## What needs to be done
Gather the lines that hold the string "attach".

## Data supplied
□ □ □ □ □
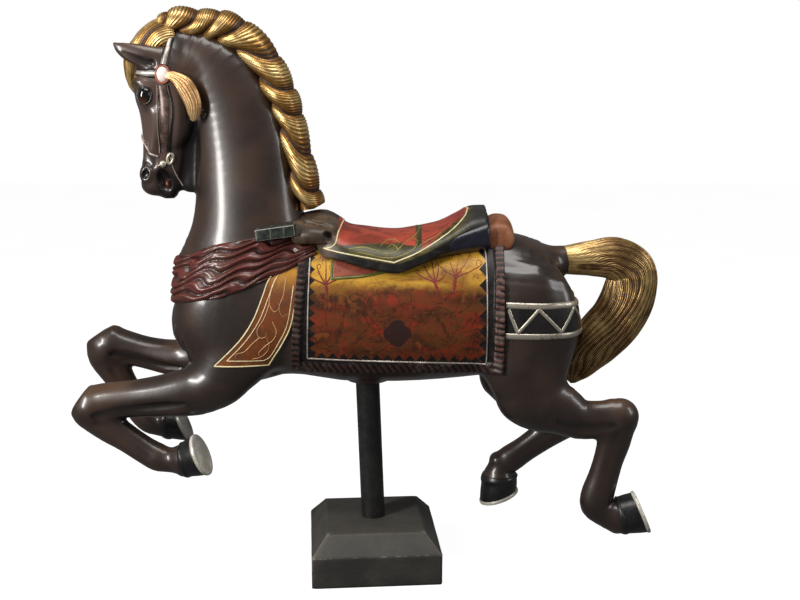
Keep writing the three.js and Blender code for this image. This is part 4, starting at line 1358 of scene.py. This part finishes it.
□ □ □ □ □
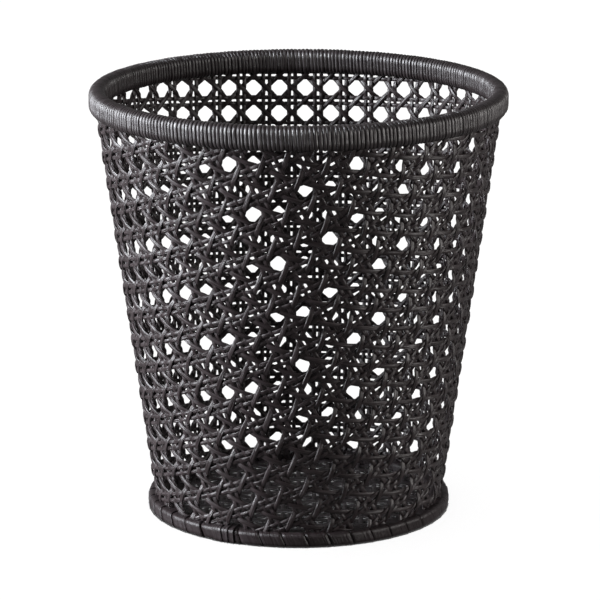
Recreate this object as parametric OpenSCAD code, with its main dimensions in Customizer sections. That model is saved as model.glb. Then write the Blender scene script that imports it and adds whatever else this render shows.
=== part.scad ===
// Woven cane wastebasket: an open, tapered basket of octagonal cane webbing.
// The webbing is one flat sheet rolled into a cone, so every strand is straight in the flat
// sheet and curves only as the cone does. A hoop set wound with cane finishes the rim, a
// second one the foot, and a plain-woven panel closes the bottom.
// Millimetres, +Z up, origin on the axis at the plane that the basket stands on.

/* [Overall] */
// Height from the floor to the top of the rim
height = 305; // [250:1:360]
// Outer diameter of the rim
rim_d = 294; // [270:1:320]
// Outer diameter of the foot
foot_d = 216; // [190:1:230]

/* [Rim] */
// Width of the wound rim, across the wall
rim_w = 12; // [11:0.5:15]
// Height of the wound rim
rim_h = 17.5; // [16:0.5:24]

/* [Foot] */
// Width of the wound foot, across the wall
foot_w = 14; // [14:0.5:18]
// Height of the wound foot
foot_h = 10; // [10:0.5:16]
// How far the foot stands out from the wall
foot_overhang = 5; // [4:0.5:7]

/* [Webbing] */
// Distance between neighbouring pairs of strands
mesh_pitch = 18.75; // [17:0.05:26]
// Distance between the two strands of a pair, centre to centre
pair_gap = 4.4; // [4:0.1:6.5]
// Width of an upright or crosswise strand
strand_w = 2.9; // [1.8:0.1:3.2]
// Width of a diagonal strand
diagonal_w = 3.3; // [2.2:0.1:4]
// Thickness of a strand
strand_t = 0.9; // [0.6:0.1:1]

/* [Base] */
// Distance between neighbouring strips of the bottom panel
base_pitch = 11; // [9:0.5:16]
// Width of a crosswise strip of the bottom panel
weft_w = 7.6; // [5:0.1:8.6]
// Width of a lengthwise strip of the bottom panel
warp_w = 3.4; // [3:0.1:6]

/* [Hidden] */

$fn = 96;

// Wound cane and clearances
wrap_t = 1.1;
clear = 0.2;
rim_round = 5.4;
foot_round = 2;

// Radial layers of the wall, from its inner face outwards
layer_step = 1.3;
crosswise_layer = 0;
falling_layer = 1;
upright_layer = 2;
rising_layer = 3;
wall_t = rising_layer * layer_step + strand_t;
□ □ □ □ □
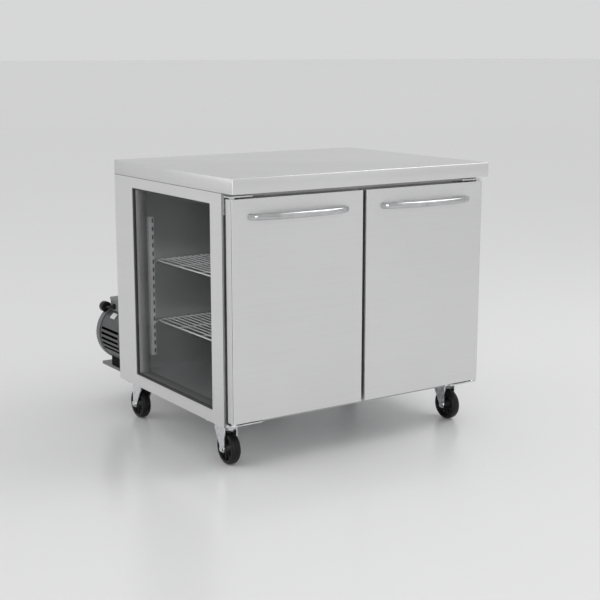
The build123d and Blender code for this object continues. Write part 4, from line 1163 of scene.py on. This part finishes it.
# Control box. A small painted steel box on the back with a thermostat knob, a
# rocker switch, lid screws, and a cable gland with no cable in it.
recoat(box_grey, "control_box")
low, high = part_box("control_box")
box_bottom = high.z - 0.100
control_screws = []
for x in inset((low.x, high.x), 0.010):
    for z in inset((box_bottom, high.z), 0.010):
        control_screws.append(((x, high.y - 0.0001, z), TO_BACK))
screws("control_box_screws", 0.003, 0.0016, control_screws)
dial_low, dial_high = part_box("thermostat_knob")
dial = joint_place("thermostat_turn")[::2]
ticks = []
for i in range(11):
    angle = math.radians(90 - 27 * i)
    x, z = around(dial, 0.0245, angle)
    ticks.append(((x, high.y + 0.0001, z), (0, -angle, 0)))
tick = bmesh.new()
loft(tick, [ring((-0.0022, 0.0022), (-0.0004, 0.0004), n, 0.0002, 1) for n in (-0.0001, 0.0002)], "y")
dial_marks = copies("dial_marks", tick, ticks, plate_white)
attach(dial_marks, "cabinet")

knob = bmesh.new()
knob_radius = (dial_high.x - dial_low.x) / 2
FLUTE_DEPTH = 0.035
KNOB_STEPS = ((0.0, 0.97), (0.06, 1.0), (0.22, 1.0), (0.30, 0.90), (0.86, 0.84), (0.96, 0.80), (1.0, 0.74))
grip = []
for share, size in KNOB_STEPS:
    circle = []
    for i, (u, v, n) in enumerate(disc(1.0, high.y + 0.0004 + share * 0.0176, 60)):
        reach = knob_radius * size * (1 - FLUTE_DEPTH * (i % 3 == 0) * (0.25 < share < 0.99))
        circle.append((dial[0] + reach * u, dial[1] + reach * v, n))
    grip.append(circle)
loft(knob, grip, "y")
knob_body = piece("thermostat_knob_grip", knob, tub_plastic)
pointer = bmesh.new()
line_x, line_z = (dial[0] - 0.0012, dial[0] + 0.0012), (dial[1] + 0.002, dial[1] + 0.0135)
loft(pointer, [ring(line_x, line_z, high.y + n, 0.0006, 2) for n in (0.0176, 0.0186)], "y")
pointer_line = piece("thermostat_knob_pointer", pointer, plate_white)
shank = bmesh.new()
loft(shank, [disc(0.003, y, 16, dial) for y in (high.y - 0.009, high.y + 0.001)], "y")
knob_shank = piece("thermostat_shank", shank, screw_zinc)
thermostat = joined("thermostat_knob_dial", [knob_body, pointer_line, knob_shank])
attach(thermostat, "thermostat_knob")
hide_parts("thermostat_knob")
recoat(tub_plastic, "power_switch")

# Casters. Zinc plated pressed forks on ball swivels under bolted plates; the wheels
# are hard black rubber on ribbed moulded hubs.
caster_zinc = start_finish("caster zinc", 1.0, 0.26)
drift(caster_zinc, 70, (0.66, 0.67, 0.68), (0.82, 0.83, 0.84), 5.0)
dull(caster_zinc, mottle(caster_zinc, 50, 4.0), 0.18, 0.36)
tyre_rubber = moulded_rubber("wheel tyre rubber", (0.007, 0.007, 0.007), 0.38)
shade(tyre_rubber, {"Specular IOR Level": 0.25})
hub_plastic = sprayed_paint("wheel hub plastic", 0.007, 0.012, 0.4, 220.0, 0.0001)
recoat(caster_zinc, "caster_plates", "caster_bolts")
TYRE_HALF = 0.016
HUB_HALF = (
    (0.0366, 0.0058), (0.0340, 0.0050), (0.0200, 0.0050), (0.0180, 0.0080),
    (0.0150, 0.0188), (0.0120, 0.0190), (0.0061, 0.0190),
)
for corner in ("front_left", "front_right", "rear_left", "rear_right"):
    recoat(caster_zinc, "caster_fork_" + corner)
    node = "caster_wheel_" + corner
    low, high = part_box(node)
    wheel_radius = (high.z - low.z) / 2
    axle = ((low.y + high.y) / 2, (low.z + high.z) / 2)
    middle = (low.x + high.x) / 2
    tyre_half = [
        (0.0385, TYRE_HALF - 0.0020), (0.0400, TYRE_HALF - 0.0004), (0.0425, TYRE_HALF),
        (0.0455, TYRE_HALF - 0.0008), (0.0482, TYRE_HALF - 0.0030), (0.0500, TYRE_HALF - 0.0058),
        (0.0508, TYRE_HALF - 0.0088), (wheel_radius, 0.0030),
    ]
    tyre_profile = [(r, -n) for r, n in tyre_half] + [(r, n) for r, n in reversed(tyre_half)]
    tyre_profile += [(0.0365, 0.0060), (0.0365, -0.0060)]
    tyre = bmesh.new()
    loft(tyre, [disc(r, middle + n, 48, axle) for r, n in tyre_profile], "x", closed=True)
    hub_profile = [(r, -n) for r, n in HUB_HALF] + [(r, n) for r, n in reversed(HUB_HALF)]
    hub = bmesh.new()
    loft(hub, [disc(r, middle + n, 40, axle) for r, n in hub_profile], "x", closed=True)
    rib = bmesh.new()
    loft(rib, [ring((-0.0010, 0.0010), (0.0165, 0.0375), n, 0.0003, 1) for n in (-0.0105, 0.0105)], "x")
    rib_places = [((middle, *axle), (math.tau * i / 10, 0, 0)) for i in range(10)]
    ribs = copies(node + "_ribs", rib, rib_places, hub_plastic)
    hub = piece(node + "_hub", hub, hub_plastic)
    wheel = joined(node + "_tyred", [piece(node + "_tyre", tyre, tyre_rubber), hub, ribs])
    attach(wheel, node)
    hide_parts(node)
□ □ □ □ □
## Answer to this task
attach(dial_marks, "cabinet")
attach(thermostat, "thermostat_knob")
    attach(wheel, node)